Parlow described Rymer as one of the hardest workers and sharpest people anyone could ever meet. He shared an anecdote about how she never had cases outstanding, or unresolved cases pending in court.
“Every judge had cases along the grid except her,” Parlow said. “She had zero.”
Her portrait still hangs in Parlow’s office.
Struppa’s Legacy
Parlow’s predecessor also sang high praises about him.
“I can’t imagine a leader more tailor-made than Matt Parlow to succeed me and lead Chapman into the future. Chapman is in excellent hands,” Struppa said in a statement.
While stepping down as president, Struppa’s legacy is being preserved on campus.
Chapman’s Board of Trustees voted in October to name a new research facility the Daniele C. Struppa Research Park in honor of Struppa’s achievements, including increasing enrollment to 10,000 students and more than doubling the school’s endowment to about $780 million.
Since last August, Chapman has been renovating the historic Lydia D. Killefer School that it purchased in 2020 to become the new home of the university’s Institute for Quantum Studies and Advanced Physics Laboratory.
Chapman said the renovation will preserve the Killefer School’s “historic essence” while adapting the interior for research, offices and meeting spaces.
The new quantum studies and advanced physics facility is expected to be completed by spring 2025 with a celebration to follow.
Chapman’s “Path to Greatness”
Last week, Chapman unveiled the new Alexander E. Hayden School of Real Estate that was funded by a $5 million gift from alumnus and vice chairman of CBRE Alex Hayden.
The new school will house Chapman’s MS in Real Estate program and other real estate courses.

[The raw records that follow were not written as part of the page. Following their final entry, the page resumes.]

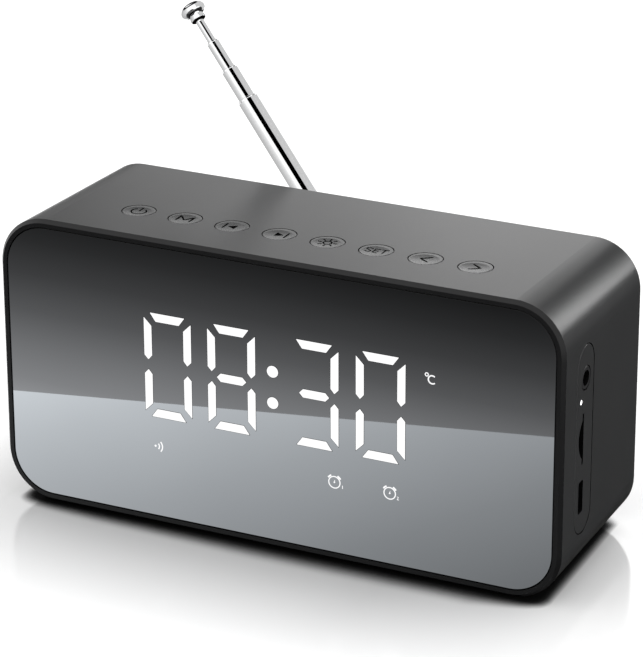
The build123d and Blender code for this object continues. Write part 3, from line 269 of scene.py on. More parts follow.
SEGMENT_GLOW = glowing("segment_glow", (1.0, 1.0, 1.0), 1.06)
STATUS_GLOW = glowing("status_glow", (1.0, 1.0, 1.0), 2.0)
# painted shade: near-black given to the walls of holes and gaps and the sides of keys, where there is only
# shade
PAINTED_RECESS_SHADE = moulded("recess_black", (0.0015, 0.0015, 0.0015), 0.6, grain=0.02, specular=0.08)


def mirror_glass():
    """Half-silvered display mirror: faintly blue, with a hair of haze and ripple."""
    nodes = Nodes("display_mirror")
    haze = nodes.noise(25, detail=2)
    base = nodes.ramp(haze, [(0.3, (0.60, 0.615, 0.64)), (0.7, (0.62, 0.635, 0.66))])
    nodes.wire(base, nodes.shader.inputs["Base Color"])
    nodes.wire(nodes.spread(haze, 0.012, 0.02), nodes.shader.inputs["Roughness"])
    nodes.bump(nodes.noise(8, detail=1), 0.02, 0.02 * MM)
    nodes.set(Metallic=1.0)
    return nodes.material


MIRROR_GLASS = mirror_glass()

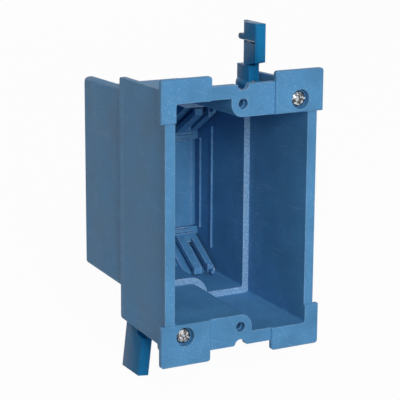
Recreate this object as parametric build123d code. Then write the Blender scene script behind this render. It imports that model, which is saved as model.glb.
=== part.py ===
from build123d import *
import os
from math import asin, atan, cos, degrees, hypot, radians, sin, tan

# One-gang old-work wall box: an S-shaped moulded housing with two drywall arms on long screws.
# Frame: the origin is midway between the two device screw holes, on the front of the device plate.
# The room is towards -Y, the wall cavity towards +Y, and +Z is up.
# The box repeats itself after half a turn about the Y axis, so each detail is drawn once.

os.makedirs("parts", exist_ok=True)

# Opening and walls, as distances across the box and above the device screws
device_spacing = 83.34
opening_half_width = 27.2
opening_above_device = 2.13
step_radius = 4.75
wall = 2.1
draft = 1.1
front_depth = 42.8
rear_depth = 39.3
ledge_width = 2.5
outer_corner = 1.6
inner_corner = 1.0
step_corner = 0.5
cheek_corner_round = 3.0

# Flange at the front: device plate, side strips and four ears
plate_thickness = 2.5
plate_above_device = 7.13
strip_thickness = 1.2
strip_overhang = 1.8
ear_overhang = 3.8
ear_above_device = 10.93
ear_width = 20.1
ear_height = 15.7
ear_proud = 0.95
ear_corner = 1.1
edge_easing = 0.35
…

It’s the third school in the last two years to open within the George L. Argyros College of Business and Economics, which received a $10 million gift from Julia and George Argyros last September to elevate the school to a college.

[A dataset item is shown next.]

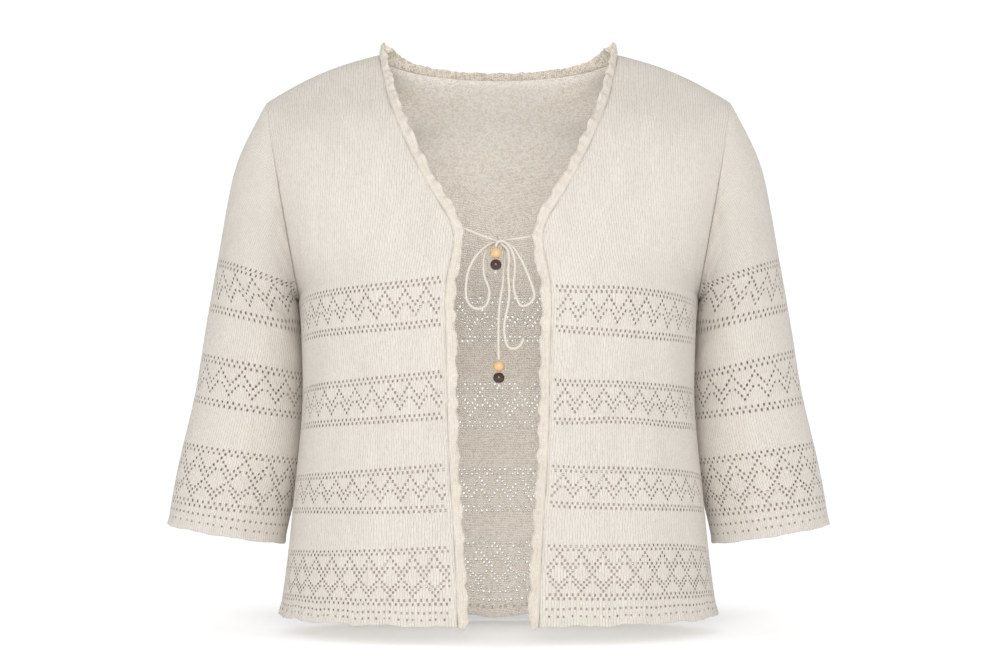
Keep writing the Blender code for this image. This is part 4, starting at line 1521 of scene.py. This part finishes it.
@dataclass
class Sleeves:
    """The two three-quarter sleeves, each a tube set into its armhole."""

    form: GarmentForm
    folds: Folds
    finishes: Finishes
    shell: LaceShell = field(default_factory=LaceShell)
    columns: int = 120
    dense_rows: int = 300
    dense_columns: int = 241
    phases: dict = field(default_factory=lambda: {"left": 1.3, "right": 3.4})
    # Columns before each large band's first repeat.
    first_valley: dict = field(default_factory=lambda: {"left": (5, 3, 7), "right": (0, 3, 1)})
    warp_down: tuple = (0.15, 0.36)
    warp: tuple = (-0.085, 0.065)
    plain_step: float = 0.0070
    seam_row: float = 0.0007
    # Painted shade on the sleeve: its strength at the armhole's creases and down the inner side.
    crease_shade: float = 0.34
    inner_side_shade: float = 0.12
    still_end: float = 0.05
    cuff_waves: int = 8
    under_bump: float = 0.0032
    under_place: float = 0.085
    under_reach: float = 0.05
    # Heights of each band's border rows at the sleeve's outer and inner line.
    bands: dict = field(default_factory=lambda: table(
        "band top_outer top_inner low_outer low_inner",
        (Band.ZIGZAG, -0.1965, -0.2231, -0.2446, -0.2671),
        (Band.ZIGZAG, -0.2885, -0.3088, -0.3334, -0.3513),
        (Band.DIAMOND, -0.3749, -0.3917, -0.4309, -0.4449),
        (Band.HEM_HOLES, -0.4377, -0.4549, -0.4377, -0.4549),
        (Band.HEM_DOTS, -0.4449, -0.4637, -0.4449, -0.4637),
    ))
    # How much higher the second band's borders lie at the outer line.
    second_band: dict = field(default_factory=lambda: {"left": (0.0035, -0.002),
                                                       "right": (0.0, 0.0)})
    cuff_lines: tuple = (0.0030, 0.0018, 0.0009, 0.0)

    def surface(self, word: str) -> Surface:
        """Left-hand form of a sleeve: places up it are metres down from the armhole.

        Args:
            word: left or right.

        Returns:
            The form.
        """
        shares = np.linspace(0, 1, self.dense_rows)
        angles = np.linspace(180, 540, self.dense_columns)
        sheet, length = self.form.sleeve_sheet(shares, angles)
        along = shares * length
        smooth = Surface(along, angles, sheet)
        around = ((angles % 360) / 360 * self.folds.girth)[None, :]
        down = along[:, None]
        window = smooth_step(down / self.still_end)
        window = window * smooth_step((along[-1] - down) / self.still_end)
        height = self.folds.height(word + "_sleeve", around, down) * window
        sheet = sheet + smooth.normals * height[..., None]
        turn = (angles / 360 * self.cuff_waves * self.folds.hem_wave_length)[None, :]
        sheet[..., 2] -= 0.5 * self.folds.hang(turn, along[-1] - down, self.phases[word])
        return Surface(along, angles, sheet)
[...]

The school of real estate joins the recently opened Doy B. Henley School of Management and the Burra School of Accounting and Finance.
All of these recent additions support Chapman’s long-term goal of boosting the business college’s national ranking to the top 50. This year, it ranked No. 66 by U.S. News & World Report, jumping up 12 spots from the year prior.
Chapman is currently in the second year of its five-year strategic plan called “Our Path to Greatness.”
Our Path to Greatness is the university’s seventh iteration in its series of five-year strategic plans.
It aims to invest in academic excellence, expanding graduate health science programs, academic resources, campus renovations and completing the Inspire campaign.
So far, Chapman has completed the 52,000-square-feet Campus Center at Rinker and its multiyear, $12 million expansion of the Hilbert Museum of California Art.
This fall, it also opened Chapman Court, a student housing complex for incoming undergraduate and transfer students.
In response to potential changes to higher education once Donald Trump takes office in January, Parlow said Chapman will continue to do its best to support its students. The president-elect has promised to dismantle the U.S. Department of Education and previously attempted to end the DACA, or Deferred Action for Childhood Arrivals program, during his first term.
“Higher ed has experienced changes every time there’s a new administration and this one will no doubt have changes,” Parlow said.
“We’re very student focused as an institution and care deeply about our students, and if there are issues coming out of D.C., whether from the administration, Congress or an agency who oversees part of the DOE, we will always do our best to support students and make sure they can continue their education.”